Combining functional weed ecology and crop stable isotope ratios to identify cultivation intensity: a comparison of cereal production regimes in Haute Provence, France and Asturias, Spain.

This investigation combines two independent methods of identifying crop growing conditions and husbandry practices-functional weed ecology and crop stable carbon and nitrogen isotope analysis-in order to assess their potential for inferring the intensity of past cereal production systems using archaeobotanical assemblages. Present-day organic cereal farming in Haute Provence, France features crop varieties adapted to low-nutrient soils managed through crop rotation, with little to no manuring. Weed quadrat survey of 60 crop field transects in this region revealed that floristic variation primarily reflects geographical differences. Functional ecological weed data clearly distinguish the Provence fields from those surveyed in a previous study of intensively managed spelt wheat in Asturias, north-western Spain: as expected, weed ecological data reflect higher soil fertility and disturbance in Asturias. Similarly, crop stable nitrogen isotope values distinguish between intensive manuring in Asturias and long-term cultivation with minimal manuring in Haute Provence.
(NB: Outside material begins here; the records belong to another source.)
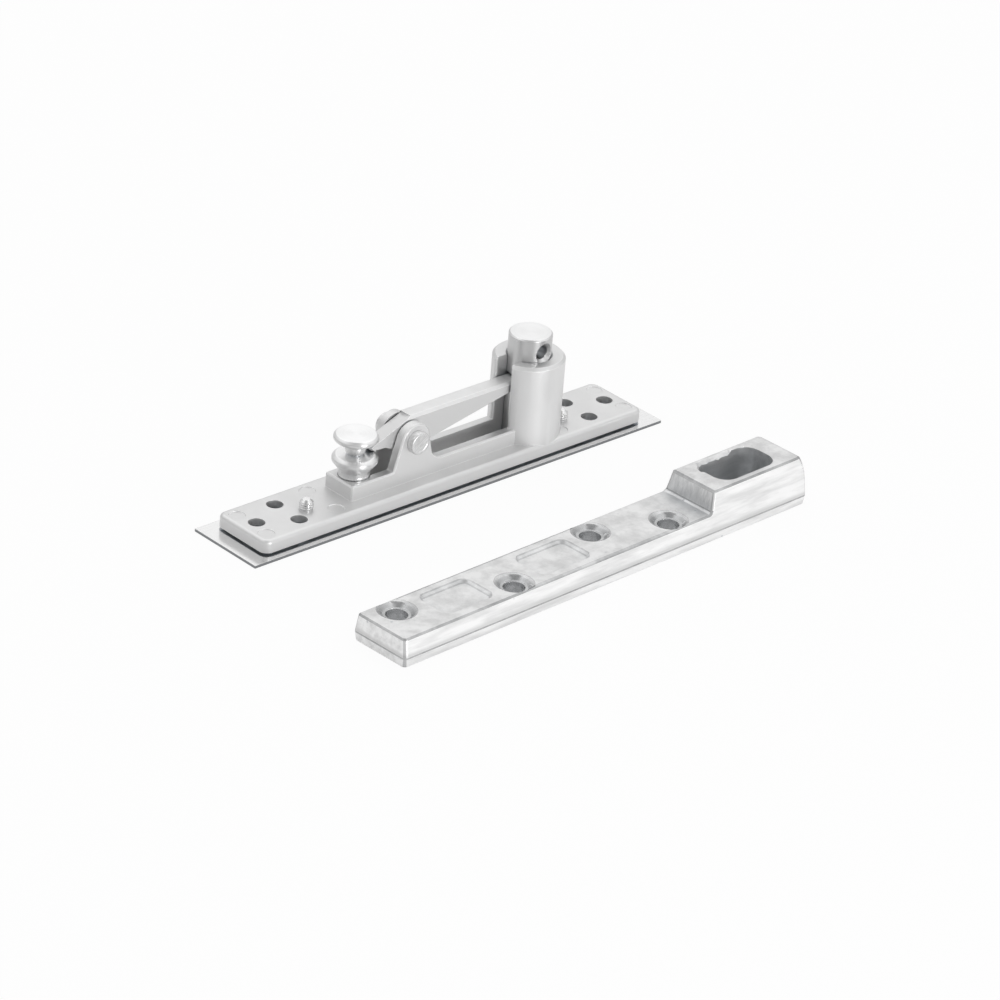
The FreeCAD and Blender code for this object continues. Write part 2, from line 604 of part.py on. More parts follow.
def door_strap():
    """The door half: a drafted casting with a raised socket block, four screw holes and two recesses."""
    upper = upper_strap()
    body = upper.fuse(lower_strap(upper))
    socket_x = STRAP_LENGTH / 2 - SOCKET_FROM_END
    floor = SOCKET_BLOCK_TOP - SOCKET_DEPTH
    cuts = [rounded_prism(SOCKET_LENGTH, SOCKET_WIDTH, SOCKET_CORNER,
                          floor, SOCKET_BLOCK_TOP + CUT, socket_x)]
    holes = strap_holes()
    for x, y in holes:
        cuts.append(upright(STRAP_HOLE_RADIUS, -CUT, STRAP_THICKNESS + CUT, x, y))
        cuts.append(countersink(STRAP_HEAD_RADIUS, STRAP_SEAT_RADIUS, STRAP_THICKNESS, 1, x, y))
    for first, second in zip(holes, holes[1:3]):
        reach = STRAP_HEAD_RADIUS + POCKET_MARGIN
        cuts.append(pocket(first[0] + reach, second[0] - reach))
    body = body.cut(cuts).removeSplitter()
    body.rotate(FreeCAD.Vector(0, 0, 0), FreeCAD.Vector(0, 0, 1), STRAP_TURN)
    body.translate(FreeCAD.Vector(STRAP_X, STRAP_Y, 0))
    return body


def build():
    """Every piece by its node name."""
    left, right = [cover_screw(x, y) for x, y in cover_screw_places()]
    return {
        "frame_body": frame_body(),
        "cover_plate": cover_plate(),
        "cover_screw_left": left,
        "cover_screw_right": right,
        "hinge_pin": hinge_pin(),
        "lever": lever(),
        "pivot_pin": pivot_pin(),
        "adjusting_screw": adjusting_screw(),
        "door_strap": door_strap(),
    }


os.makedirs("parts", exist_ok=True)
for name, shape in build().items():
    solid = shape.Solids[0] if len(shape.Solids) == 1 else shape
    solid.exportStep(os.path.join("parts", name + ".step"))
    print(f"{name}: {len(shape.Solids)} solid, valid {shape.isValid()}, {shape.Volume:.0f} mm3")
print(f"lever turn {math.degrees(LEVER_TURN):.3f} degrees")
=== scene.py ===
"""Finish and fine detail of a door top pivot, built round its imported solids.

The frame half lies on its cover plate with the rocker, the adjusting screw and the pivot pin on top, and
the strap for the door lies beside it. Every place is in metres in the frame of the solids. Sizes of the
pieces are written in millimetres times MM, and those of the floor, the lamps and the camera in metres.
"""

import json
import logging
import math
from dataclasses import dataclass
from enum import Enum
from functools import cached_property

import bmesh
import bpy
from mathutils import Matrix, Vector, noise


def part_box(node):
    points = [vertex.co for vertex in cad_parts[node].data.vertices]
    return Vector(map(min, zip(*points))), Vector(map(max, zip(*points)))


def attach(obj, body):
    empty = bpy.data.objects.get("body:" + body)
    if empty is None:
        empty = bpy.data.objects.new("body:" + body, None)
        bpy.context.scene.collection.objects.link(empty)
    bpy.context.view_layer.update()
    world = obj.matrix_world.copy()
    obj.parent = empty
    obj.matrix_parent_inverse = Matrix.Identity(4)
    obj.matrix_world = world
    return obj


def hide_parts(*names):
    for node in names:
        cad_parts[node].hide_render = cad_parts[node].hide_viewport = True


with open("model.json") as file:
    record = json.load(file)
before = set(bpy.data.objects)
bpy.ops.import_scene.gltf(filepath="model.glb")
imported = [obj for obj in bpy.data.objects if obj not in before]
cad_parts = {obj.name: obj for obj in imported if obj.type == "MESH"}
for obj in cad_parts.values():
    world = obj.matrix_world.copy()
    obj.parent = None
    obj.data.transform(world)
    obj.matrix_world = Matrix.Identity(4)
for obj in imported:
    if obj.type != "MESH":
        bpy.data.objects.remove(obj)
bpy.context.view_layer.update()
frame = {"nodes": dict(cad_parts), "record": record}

MM = 0.001
LOG = logging.getLogger("top_pivot")
BODY_OF = {node: body for body, nodes in frame["record"]["behaviour"]["bodies"].items() for node in nodes}

# Layers of the strap's faces: painted dark lines of shade and the broken coat, the walls of a bore, the
# face drawn by the mould
SHADE_AND_WEAR = "shade_and_wear_layer"
BORED = "bored"
DRAWN = "drawn"

# Tolerances of the meshes
WELD = 0.002 * MM
SLIVER = 0.001 * MM
FLAT_ANGLE = math.radians(0.3)
ON_AXIS = 1e-9
MERGE = 1e-7

# How fine the turned shapes are
ROUNDING_STEPS = 5
THREAD_STEPS = 48
THREAD_SINK = 0.02 * MM

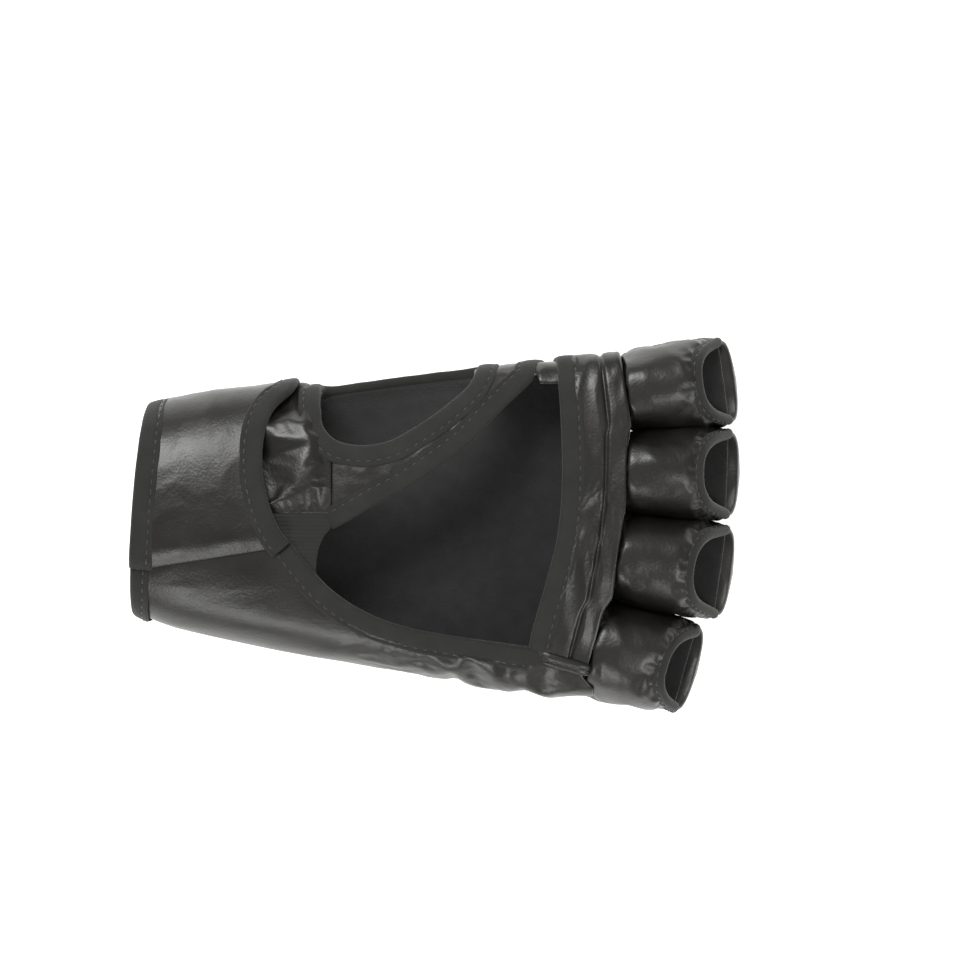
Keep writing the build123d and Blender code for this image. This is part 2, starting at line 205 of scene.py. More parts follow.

The new model of cereal cultivation intensity based on weed ecology and crop isotope values in Haute Provence and Asturias was tested through application to two other present-day regimes, successfully identifying a high-intensity regime in the Sighisoara region, Romania, and low-intensity production in Kastamonu, Turkey. Application of this new model to Neolithic archaeobotanical assemblages in central Europe suggests that early farming tended to be intensive, and likely incorporated manuring, but also exhibited considerable variation, providing a finer grained understanding of cultivation intensity than previously available.